"Until, Fuck that. The world is ours"
I love movement in photos. Movement reminds me of freedom. It reminds me of just following your intuition. Some of the best photos come with no plan, just vibes. Honestly, I cannot believe I haven't shown these photos before. I took this set right before moving to Los Angeles. Ms. B and I meet up at one of my favorite places in the DFW and just created this amazing set. No Concept. No limits. Pure freedom.
You would think, just based on the photos, that there was music. There wasn't. Only the sound of the wind hitting the leaves and the water washing up on the rocky shores.
Sometimes it's just nice placing our brain on autopilot and letting our subject be. This shoot reminds me of elementary school freedom. When you're old enough to know better and know the rules, but still young enough to for the world not to scare you. The concept of fear was foreign. Where you can bask in your nativity. You smile at anything. You run up to strangers and greet them because you see the good in everyone. The world is your oyster.
The first weekend in the New Year I was shopping at Marshall's and the CUTEST little girl randomly ran up to me and just said "HAPPY NEW YEAR". She had to be about six and her adorable face, almond eyes, and raven hair just melted my heart. I don't think I smiled that hard in a long time. I mean smile from the heart. It's amazing what a simple phrase from an unsuspecting school girl can do. In that moment, it triggered something in me. Her lack of fear and love of life motivated me to change my mindset for 2021.
Where did this fear come from? When did anxiety show up? When did we lose that armor of self-confidence? When did we have time to build up armor to not let people in?
When did all this happen?
The year 2020 gave me so much time to think. 2020 Gave the GIFT of time.
My conclusion:
I'm tired
I'm tired of people trying to be my "savior". I don't need saving.
I'm tired of people projecting their insecurities on me.
I'm tired of dulling my star because I wanted everyone to feel like they could shine.
I'm tired of working for other people.
I'm tired of laziness.
I'm tired of not letting anyone in
I'm tired of letting myself go.
I'm tired of letting my previous experience with past lovers make me not want to deal with other people.
I'm tired of being mad that I let someone steal my nativity away. I still think about this from time to time.
I'm tired of fear.
I'm tired of doing the same shit.
Y'all I'm exhausted.
Right before New Years', I had POWER by Kanye playing on repeat for at least two days straight. There is a lyric in that song that struck a chord with me. I have heard this versus at least 500 times, but the days before New Years' it resonated in a way that it hasn't before.

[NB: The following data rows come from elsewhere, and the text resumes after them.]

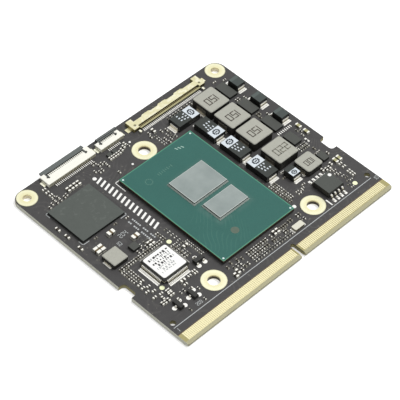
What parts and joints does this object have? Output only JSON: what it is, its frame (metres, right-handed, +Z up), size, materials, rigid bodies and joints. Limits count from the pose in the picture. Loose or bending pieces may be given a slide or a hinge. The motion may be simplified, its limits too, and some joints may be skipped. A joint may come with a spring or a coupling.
{
  "type": "card-edge system on module",
  "caption": "Compact computer board with a gold card edge, bare-die processor package, memory, power stages and flip-lid film-cable connectors along the far edge.",
  "frame": {"origin": "centre of the circuit board's underside", "axes": "+X along the card edge, +Y from the card edge to the connector edge, +Z up out of the component side"},
  "size_m": [0.0696, 0.0605, 0.004],
  "materials": {
    "solder_mask": "satin",
    "gold_plating": "satin",
    "package_mask": "satin",
    "silicon": "polished",
    "underfill": "satin",
    "memory_mould": "matte",
    "mould_compound": "matte",
    "label_paper": "matte",
    "pressed_powder": "matte",
    "capacitor_resin": "satin",
    "white_plastic": "satin",
    "dark_plastic": "satin",
    "tinned_metal": "satin",
    "olive_plastic": "satin",
    "ceramic": "satin"
  },
  "bodies": {
    "module": {"circuit_board": "solder_mask", "controller": "mould_compound", "controller_label": "label_paper", "cooler_ring_far": "gold_plating", "cooler_ring_near_left": "gold_plating", "cooler_ring_near_right": "gold_plating", "corner_ring_left": "gold_plating", "corner_ring_right": "gold_plating", "crystal": "ceramic", "display_connector_insulator": "olive_plastic", "display_connector_post_left": "tinned_metal", "display_connector_post_right": "tinned_metal", "display_connector_shell": "gold_plating", "edge_capacitor_1": "capacitor_resin", "edge_capacitor_2": "capacitor_resin", "edge_capacitor_3": "capacitor_resin", "flash_memory": "mould_compound", "input_inductor": "pressed_powder", "memory_package": "memory_mould", "narrow_connector_housing": "white_plastic", "narrow_connector_tab_left": "tinned_metal", "narrow_connector_tab_right": "tinned_metal", "polymer_capacitor_1": "capacitor_resin", "polymer_capacitor_2": "capacitor_resin", "polymer_capacitor_3": "capacitor_resin", "polymer_capacitor_4": "capacitor_resin", "power_inductor_1": "pressed_powder", "power_inductor_2": "pressed_powder", "power_inductor_3": "pressed_powder", "power_inductor_4": "pressed_powder", "power_stage_1": "mould_compound", "power_stage_2": "mould_compound", "power_stage_3": "mould_compound", "processor_die_large": "silicon", "processor_die_small": "silicon", "processor_substrate": "package_mask", "protection_chip_1": "mould_compound", "protection_chip_2": "mould_compound", "regulator_left": "mould_compound", "regulator_lower": "mould_compound", "regulator_upper": "mould_compound", "small_capacitor": "capacitor_resin", "small_inductor": "pressed_powder", "transistor_1": "mould_compound", "transistor_2": "mould_compound", "transistor_3": "mould_compound", "underfill_large": "underfill", "underfill_small": "underfill", "wide_connector_housing": "white_plastic", "wide_connector_tab_left": "tinned_metal", "wide_connector_tab_right": "tinned_metal"},
    "wide_lid": {"wide_connector_lid": "dark_plastic"},
    "narrow_lid": {"narrow_connector_lid": "dark_plastic"}
  },
  "joints": [
    {"name": "wide_lid_hinge", "type": "hinge", "parent": "module", "child": "wide_lid", "pos_m": [-0.0182, 0.02805, 0.00196], "axis": [1, 0, 0], "range_deg": [0, 90]},
    {"name": "narrow_lid_hinge", "type": "hinge", "parent": "module", "child": "narrow_lid", "pos_m": [-0.00515, 0.02755, 0.00196], "axis": [1, 0, 0], "range_deg": [0, 90]}
  ]
}
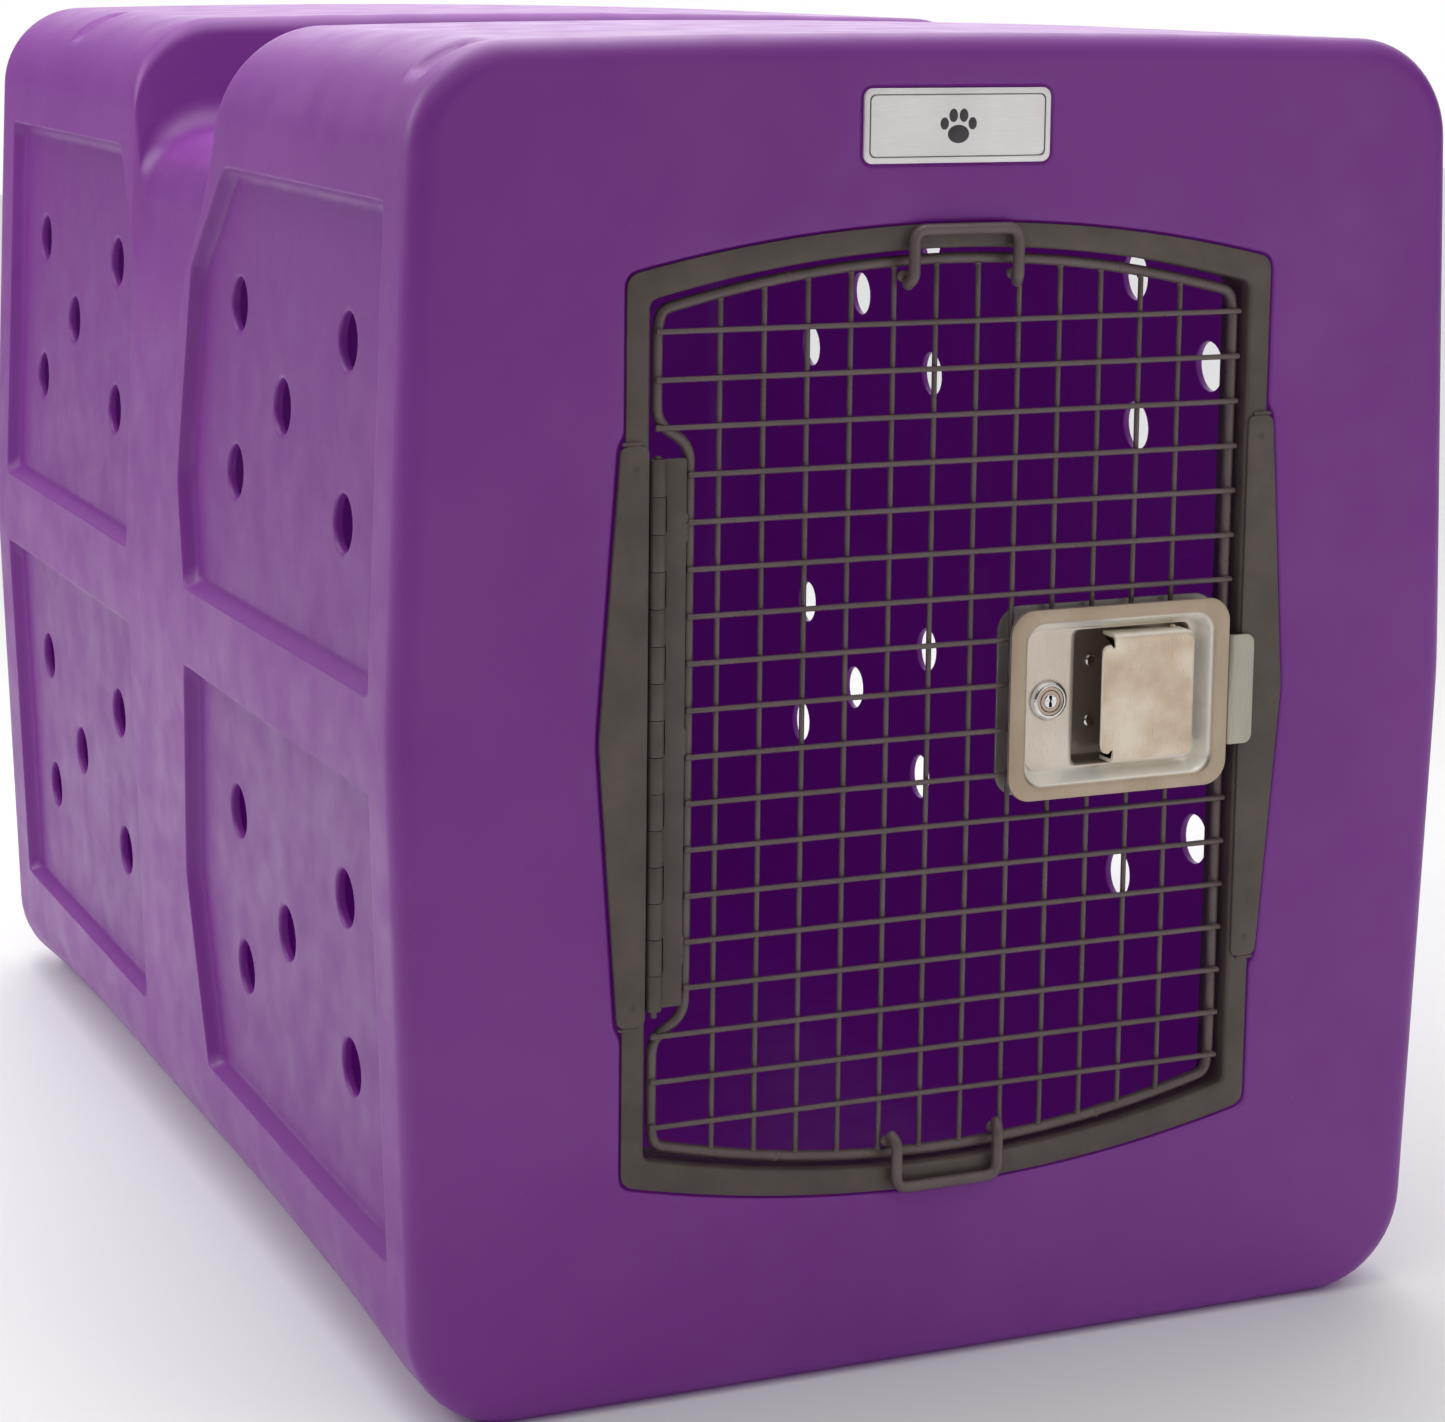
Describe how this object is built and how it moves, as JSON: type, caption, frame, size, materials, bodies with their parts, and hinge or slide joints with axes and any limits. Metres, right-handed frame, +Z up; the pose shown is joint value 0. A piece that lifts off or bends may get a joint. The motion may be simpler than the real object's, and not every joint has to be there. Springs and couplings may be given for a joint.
{
  "type": "pet transport carrier",
  "caption": "Moulded plastic pet carrier: a vented body with two roof humps and a framed, hinged wire door with a keyed paddle latch.",
  "frame": {"origin": "middle of the footprint on the floor", "axes": "+Z up, -Y out of the door, +X to the right of someone facing the door"},
  "size_m": [0.648, 0.9946, 0.743],
  "materials": {
    "shell_plastic": "satin purple polyethylene with a fine moulded texture",
    "coated_steel": "satin taupe powder coat",
    "stainless": "brushed stainless",
    "lock_chrome": "polished",
    "spring_steel": "bright wire",
    "badge_metal": "brushed, with a dark engraved border"
  },
  "bodies": {
    "carrier": {"shell": "shell_plastic", "door_frame": "coated_steel", "hinge_cheek": "coated_steel", "strike_cheek": "coated_steel", "hinge_frame_leaf": "coated_steel", "hinge_pin": "coated_steel", "badge_plate": "badge_metal"},
    "door": {"door_rim": "coated_steel", "hinge_door_leaf": "coated_steel", "latch_backing": "stainless", "latch_pan": "stainless", "lock_cylinder": "lock_chrome", "paddle_pin": "stainless", "paddle_spring": "spring_steel", "pan_rivet_lower": "stainless", "pan_rivet_upper": "stainless", "stop_loop_bottom": "coated_steel", "stop_loop_top": "coated_steel", "stop_tab": "coated_steel", "wire_col_01": "coated_steel", "wire_col_02": "coated_steel", "wire_col_03": "coated_steel", "wire_col_04": "coated_steel", "wire_col_05": "coated_steel", "wire_col_06": "coated_steel", "wire_col_07": "coated_steel", "wire_col_08": "coated_steel", "wire_col_09_high": "coated_steel", "wire_col_09_low": "coated_steel", "wire_col_10_high": "coated_steel", "wire_col_10_low": "coated_steel", "wire_col_11_high": "coated_steel", "wire_col_11_low": "coated_steel", "wire_col_12_high": "coated_steel", "wire_col_12_low": "coated_steel", "wire_row_01": "coated_steel", "wire_row_02": "coated_steel", "wire_row_03": "coated_steel", "wire_row_04": "coated_steel", "wire_row_05": "coated_steel", "wire_row_06": "coated_steel", "wire_row_07": "coated_steel", "wire_row_08": "coated_steel", "wire_row_09": "coated_steel", "wire_row_10": "coated_steel", "wire_row_11": "coated_steel", "wire_row_12": "coated_steel", "wire_row_13": "coated_steel", "wire_row_14": "coated_steel", "wire_row_15": "coated_steel", "wire_row_16": "coated_steel", "wire_row_17": "coated_steel", "wire_row_18": "coated_steel"},
    "paddle": {"latch_paddle": "stainless"},
    "bolt": {"latch_bolt": "stainless"},
    "lock": {"lock_plug": "lock_chrome", "lock_cam": "stainless"}
  },
  "joints": [
    {"name": "door_swing", "type": "hinge", "parent": "carrier", "child": "door", "pos_m": [-0.1766, -0.48814, 0.3724], "axis": [0, 0, -1], "range_deg": [0, 160]},
    {"name": "paddle_turn", "type": "hinge", "parent": "door", "child": "paddle", "pos_m": [0.1415, -0.48324, 0.3734], "axis": [0, 0, 1], "range_deg": [0, 32], "stiffness_Nm_per_rad": 0.6, "springref_deg": -22.92},
    {"name": "bolt_slide", "type": "slide", "parent": "door", "child": "bolt", "axis": [1, 0, 0], "range_m": [-0.0172, 0]},
    {"name": "lock_turn", "type": "hinge", "parent": "door", "child": "lock", "pos_m": [0.0635, -0.46974, 0.3734], "axis": [0, -1, 0], "range_deg": [0, 90]}
  ],
  "couplings": [
    {"joint": "bolt_slide", "follows": "paddle_turn", "m_per_rad": -0.03044}
  ]
}
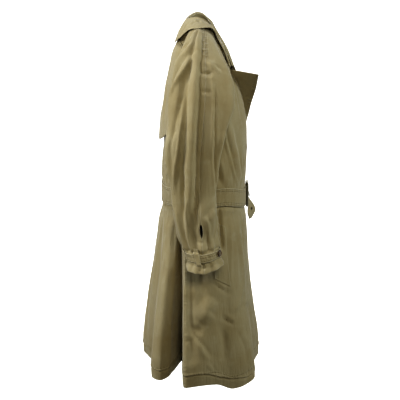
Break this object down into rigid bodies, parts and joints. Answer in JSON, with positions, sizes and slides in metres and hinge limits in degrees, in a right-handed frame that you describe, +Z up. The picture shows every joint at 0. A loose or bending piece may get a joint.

"I'm taking my inner child, and I'm fighting for custody"
In 2021 I'm saying:
Fuck Fear
Fuck the Rules
Fuck Laziness
Fuckkkkkkkkk Anxiety
Fuck Not Taking Chances
Fuck following the status quo
Fuck not drinking enough water
Fuck not being open to receiving love
Thank you to the person who stole my naivety
Fuck dulling my star. I'm going to shine like the sun
I'm following my intuition in 2021.
I want to feel how Ms. B looked during this session. Free... free from all social norms. Free from rules set up by other people. From anxiety. Just Free.
Mostly, free from my self imposed limits.
Now that I think about it, that beautiful little girl that ran up to me was a sign. Look for them everywhere, the Alchemist.